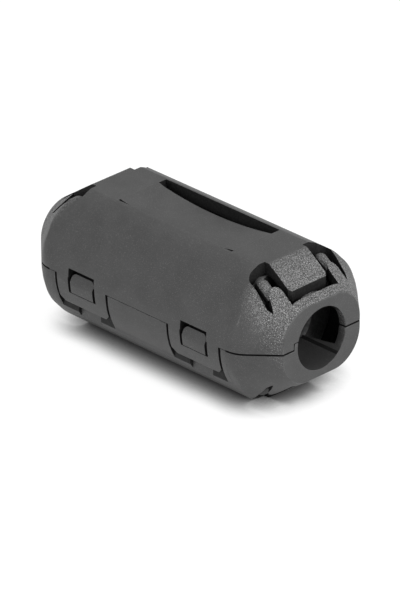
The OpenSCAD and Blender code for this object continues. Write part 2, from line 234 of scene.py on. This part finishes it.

# %% [markdown]
# ## Finishes
# The case is moulded in black nylon from a spark-eroded tool. Its long sides are fairly
# smooth, and the sloped ends carry a coarser grain, whose colour is painted lighter towards
# the end and the top of each slope as painted light, with bright specks as painted glints.
# The walls inside get a smoother finish and a darker colour that is painted shade, so that the
# bore and the deep wells stay dark. The grain is one node group, so that it is made once and
# each material only sets its scale. A second group breaks up the pale line along every rounded
# edge, partly wear from handling and partly a painted highlight.

# %% Shared groups
def new_group(name, inputs, outputs):
    """A shader node group with named sockets. Each input is (name, type, default)."""
    group = bpy.data.node_groups.new(name, "ShaderNodeTree")
    for socket_name, kind, default in inputs:
        socket = group.interface.new_socket(socket_name, in_out="INPUT", socket_type=kind)
        socket.default_value = default
    for socket_name, kind in outputs:
        group.interface.new_socket(socket_name, in_out="OUTPUT", socket_type=kind)
    return group, group.nodes.new("NodeGroupInput"), group.nodes.new("NodeGroupOutput")


def object_noise(tree, scale, detail=2.0):
    """Noise on the object's own coordinates; scale is a socket or a number."""
    place = tree.nodes.new("ShaderNodeTexCoord")
    noise = tree.nodes.new("ShaderNodeTexNoise")
    noise.inputs["Detail"].default_value = detail
    tree.links.new(place.outputs["Object"], noise.inputs["Vector"])
    feed(tree, scale, noise.inputs["Scale"])
    return noise.outputs["Fac"]


# The flecks, which paint glints on the nylon, are this much finer than the grain.
FINER = 1.6
grain_group, given, result = new_group(
    "moulded_grain",
    [("Scale", "NodeSocketFloat", 5000.0), ("Pits", "NodeSocketFloat", 0.5)],
    [("Height", "NodeSocketFloat"), ("Grain", "NodeSocketFloat"), ("Fleck_and_glint", "NodeSocketFloat")])
fine = object_noise(grain_group, given.outputs["Scale"], detail=3.0)
place = grain_group.nodes.new("ShaderNodeTexCoord")
cells = grain_group.nodes.new("ShaderNodeTexVoronoi")
grain_group.links.new(place.outputs["Object"], cells.inputs["Vector"])
grain_group.links.new(given.outputs["Scale"], cells.inputs["Scale"])
pits = value_node(grain_group, "MULTIPLY", cells.outputs["Distance"], given.outputs["Pits"])
grain_group.links.new(value_node(grain_group, "ADD", fine, pits), result.inputs["Height"])
grain_group.links.new(smooth_step(grain_group, fine, low=0.45, high=0.59), result.inputs["Grain"])
finer = value_node(grain_group, "MULTIPLY", given.outputs["Scale"], FINER)
tiny = object_noise(grain_group, finer, detail=1.0)
grain_group.links.new(smooth_step(grain_group, tiny, low=0.62, high=0.72), result.inputs["Fleck_and_glint"])

# Painted highlight, partly wear: the rounded edges are painted pale in broken patches.
edge_group, given, result = new_group(
    "rubbed_edge_and_highlight", [("Edge", "NodeSocketFloat", 0.0), ("Amount", "NodeSocketFloat", 0.5)],
    [("Rub_and_highlight", "NodeSocketFloat")])
broken = smooth_step(edge_group, object_noise(edge_group, scale=1300.0), low=0.35, high=0.65)
worn_and_lit = value_node(edge_group, "MULTIPLY", broken, given.outputs["Amount"])
worn_and_lit = value_node(edge_group, "MULTIPLY", worn_and_lit, given.outputs["Edge"])
edge_group.links.new(worn_and_lit, result.inputs["Rub_and_highlight"])
print("groups:", grain_group.name, edge_group.name)

# %% Material parts
EDGE_MASK = "edge_mask"


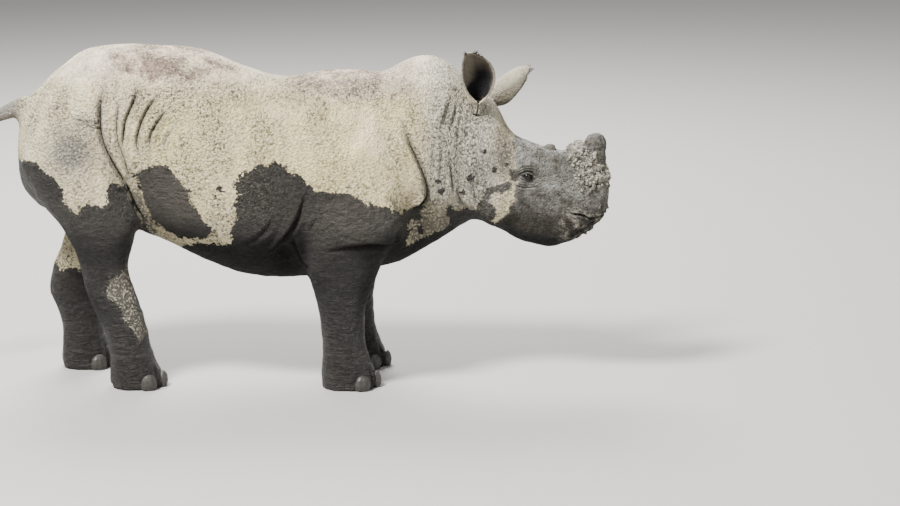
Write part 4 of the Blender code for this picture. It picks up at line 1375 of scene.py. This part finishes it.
# Mud on rhinoceros hide: dried, it is matt and granular with fine pores; wet, it is dark and satin. Shade and
# highlights are painted in.
def mudOnHide():
    made, tree = newMaterial("mud on hide, dried matt and wet satin")
    place = addNode(tree, "ShaderNodeTexCoord", out="Object")
    upright = addNode(tree, mappingKind, {}, {"Vector": place, "Scale": (1.0, 1.0, 0.40)})
    level = addNode(tree, mappingKind, {}, {"Vector": place, "Scale": (0.22, 0.22, 1.0)})
    pushed = []
    for start, perMetre, reach in ((place, 70.0, 0.010), (upright, 55.0, 0.012)):
        shift = addNode(tree, noiseKind, {}, {"Vector": place, "Scale": perMetre, "Detail": 2.0}, out="Color")
        shift = addNode(tree, vectorKind, scaled, {0: shift, "Scale": reach})
        pushed.append(addNode(tree, vectorKind, plus, {0: start, 1: shift}))
    shaken, warped = pushed
    tall = addNode(tree, mappingKind, {}, {"Vector": shaken, "Scale": (1.0, 1.0, 0.55)})
    lies = {"plain": place, "upright": upright, "level": level, "shaken": shaken, "tall": tall}

    # every value by its name: first the marks on the skin and the noises
    value = {name: addNode(tree, fieldKind, {"attribute_name": name}, out="Fac") for name in hideMarks}
    for name, (perMetre, detail, rough, twist, way) in hideGrain.items():
        value[name] = addNode(tree, noiseKind, {}, {
            "Vector": lies[way],
            "Scale": perMetre,
            "Detail": detail,
            "Roughness": rough,
            "Distortion": twist,
        })

    # pores: pricks 9 mm apart that gather in upright bands; crackle: upright cells 11 mm wide on the neck
    value["cells"] = addNode(tree, cellKind, {}, {"Vector": place, "Scale": 105.0})
    toEdge = {"feature": "DISTANCE_TO_EDGE"}
    value["crackCells"] = addNode(tree, cellKind, toEdge, {"Vector": warped, "Scale": 95.0})

    # grit: dried mud in lumps 8 mm apart, drawn upright on the neck
    lumpCells = addNode(tree, cellKind, {}, {"Vector": shaken, "Scale": 100.0})
    grit = addNode(tree, mixKind, numberMix, {0: value["neckGrain"], 2: value["grit"], 3: value["tallGrit"]})
    granules = addNode(tree, mathKind, timesPlus, {0: lumpCells, 1: -0.38, 2: 0.18})
    value["granules"] = addNode(tree, mathKind, plus, {0: grit, 1: granules})

    # each outline's distance, made ragged at 26 mm and at 7 mm
    ragged = addNode(tree, mathKind, timesPlus, {0: value["mottle"], 1: 0.050, 2: -0.0375})
    ragged = addNode(tree, mathKind, timesPlus, {0: value["crumbs"], 1: 0.025, 2: ragged})
    moreRagged = addNode(tree, mathKind, timesPlus, {0: value["clotted"], 1: 1.1, 2: 1.0})
    ragged = addNode(tree, mathKind, times, {0: ragged, 1: moreRagged})
    for edge, mark in (("wetEdge", "wetMud"), ("faceEdge", "faceMud"), ("pinkEdge", "pinkPatch")):
        value[edge] = addNode(tree, mathKind, plus, {0: value[mark], 1: ragged})

    # distance from a fold's line, measured across it, a little crumbled, for the dark line of painted shade
    # along each fold
    across = addNode(tree, mathKind, {"operation": "ABSOLUTE"}, {0: value["foldSide"]})
    beyond = addNode(tree, mathKind, plus, {0: value["foldAway"], 1: -0.0045})
    across = addNode(tree, mathKind, most, {0: across, 1: beyond})
    value["fromFold"] = addNode(tree, mathKind, timesPlus, {0: value["crumbs"], 1: 0.0026, 2: across})

    for name, (source, start, full, low, high) in hideRange.items():
        value[name] = addNode(tree, rangeKind, {}, {
            "Value": value[source],
            "From Min": start,
            "From Max": full,
            "To Min": low,
            "To Max": high,
        })
    value["gathered"] = addNode(tree, mathKind, most, {0: value["gather"], 1: value["neckGrain"]})
    for name, first, second in hideProducts:
        value[name] = addNode(tree, mathKind, times, {0: value[first], 1: value.get(second, second)})
    rim = addNode(tree, mathKind, most, {0: value["wetRimAndLidShade"], 1: value["crumbly"]})
    value["halfDry"] = addNode(tree, mathKind, times, {0: value["crumbTops"], 1: rim})
    # painted shade on the face: round the eyes, darker towards the bottom, over random blots
    share = addNode(tree, mathKind, timesPlus, {0: value["blots"], 1: 0.7, 2: -0.35})
    value["faceShade"] = addNode(tree, mathKind, {**plus, "use_clamp": True}, {0: share, 1: value["lowDark"]})

    # colours: each coat from its ground up, then the coats over the dry one
    tint = {name: hexColour(text) for name, text in mudColours.items()}
    coats = {}
    for coat, (ground, *layers) in hideCoats.items():
        colour = tint[ground]
        for share, over in layers:
            colour = addNode(tree, mixKind, colourMix, {0: value[share], 6: colour, 7: tint[over]}, out=2)
        coats[coat] = colour
    coats["face"] = addNode(tree, vectorKind, scaled, {0: coats["face"], "Scale": value["speckle"]})
    colour = coats["dry"]
    for share, coat in (("face", "face"), ("wet", "wet"), ("caked", "caked"), ("earInside", "ear")):
        colour = addNode(tree, mixKind, colourMix, {0: value[share], 6: colour, 7: coats[coat]}, out=2)

    # dark in pores and cracks; painted shade along folds, in creases and seams, and round the eyes
    notWet = addNode(tree, mathKind, minus, {0: 1.0, 1: value["wet"]})
    shade = addNode(tree, mathKind, times, {0: value["pores"], 1: notWet})
    shade = addNode(tree, mathKind, times, {0: shade, 1: value["granular"]})
    shade = addNode(tree, mathKind, times, {0: shade, 1: 0.62})
    for name, dark in (("cracks", 0.55), ("foldLine", 0.92), ("creaseShade", 0.48)):
        more = addNode(tree, mathKind, times, {0: value[name], 1: dark})
        shade = addNode(tree, mathKind, most, {0: shade, 1: more})
    colour = addNode(tree, mixKind, colourMix, {0: shade, 6: colour, 7: tint["creaseShade"]}, out=2)

    # height in millimetres: granules, pores and blots on the dry mud, drawn smears on the wet
    dryHeight = addNode(tree, mathKind, times, {0: value["granules"], 1: 46.0})
    dryHeight = addNode(tree, mathKind, timesPlus, {0: value["blots"], 1: 16.0, 2: dryHeight})
    dryHeight = addNode(tree, mathKind, times, {0: dryHeight, 1: value["rugged"]})
    for name, rise in (("pores", -3.0), ("cracks", -5.0)):
        dryHeight = addNode(tree, mathKind, timesPlus, {0: value[name], 1: rise, 2: dryHeight})
    wetHeight = -2.0
    for name, rise in (("streaks", 5.0), ("blots", 26.0), ("clots", 34.0)):
        wetHeight = addNode(tree, mathKind, timesPlus, {0: value[name], 1: rise, 2: wetHeight})
    height = addNode(tree, mixKind, numberMix, {0: value["wet"], 2: dryHeight, 3: wetHeight})
    for name, rise in (("ribs", 11.0), ("faceRibs", 9.0), ("foldLine", -3.0)):
        height = addNode(tree, mathKind, timesPlus, {0: value[name], 1: rise, 2: height})

    rough = addNode(tree, mixKind, numberMix, {0: value["wet"], 2: 0.93, 3: value["satin"]})
    rough = addNode(tree, mathKind, {**timesPlus, "use_clamp": True}, {0: value["under"], 1: 0.5, 2: rough})
    endMaterial(tree, {"Base Color": colour, "Roughness": rough, "Specular IOR Level": 0.30}, height)
    return made


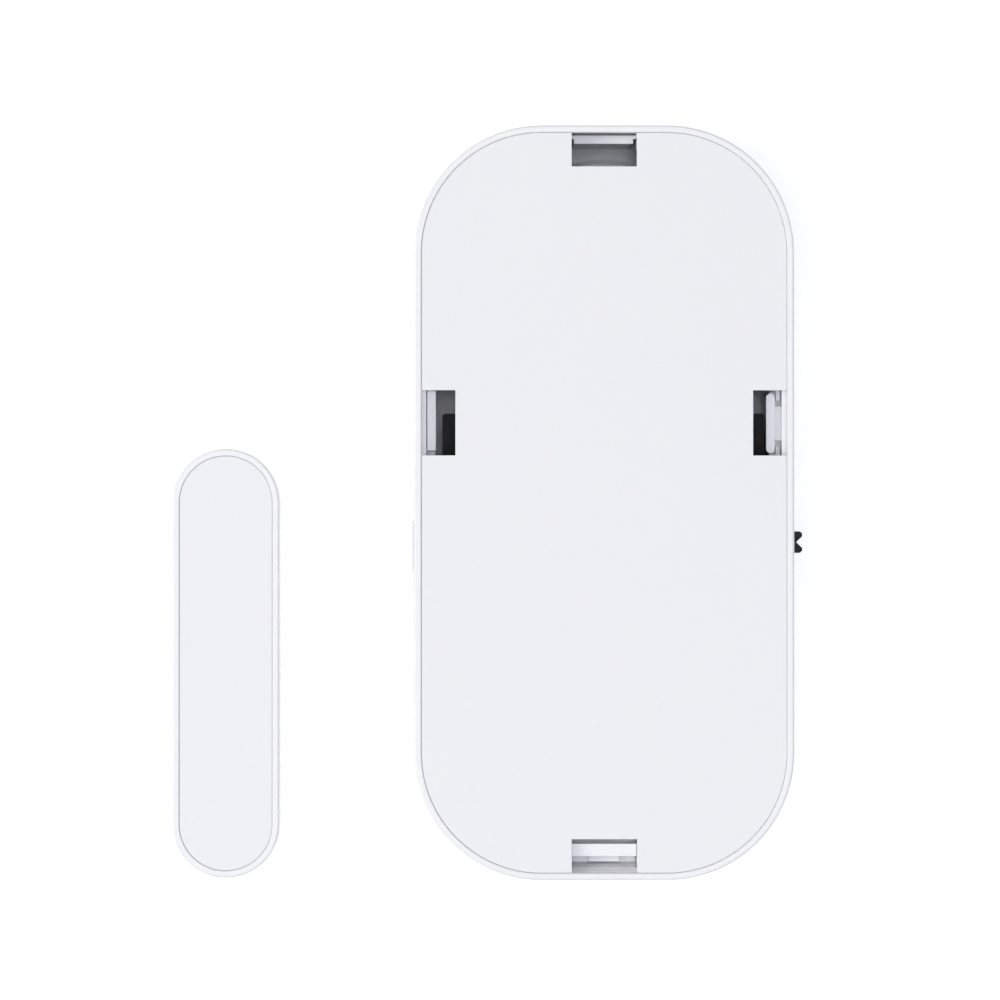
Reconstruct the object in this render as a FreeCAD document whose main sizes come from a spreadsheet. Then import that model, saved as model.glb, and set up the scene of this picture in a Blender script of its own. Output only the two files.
*****
◆ Given instruction
Print the listing above from its first line through the line with "# edge, partly", and stop there.

◆ Answer to the task
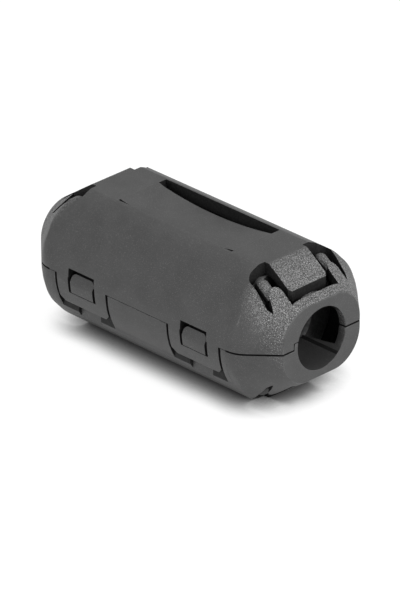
The OpenSCAD and Blender code for this object continues. Write part 2, from line 234 of scene.py on. This part finishes it.

# %% [markdown]
# ## Finishes
# The case is moulded in black nylon from a spark-eroded tool. Its long sides are fairly
# smooth, and the sloped ends carry a coarser grain, whose colour is painted lighter towards
# the end and the top of each slope as painted light, with bright specks as painted glints.
# The walls inside get a smoother finish and a darker colour that is painted shade, so that the
# bore and the deep wells stay dark. The grain is one node group, so that it is made once and
# each material only sets its scale. A second group breaks up the pale line along every rounded
# edge, partly wear from handling and partly a painted highlight.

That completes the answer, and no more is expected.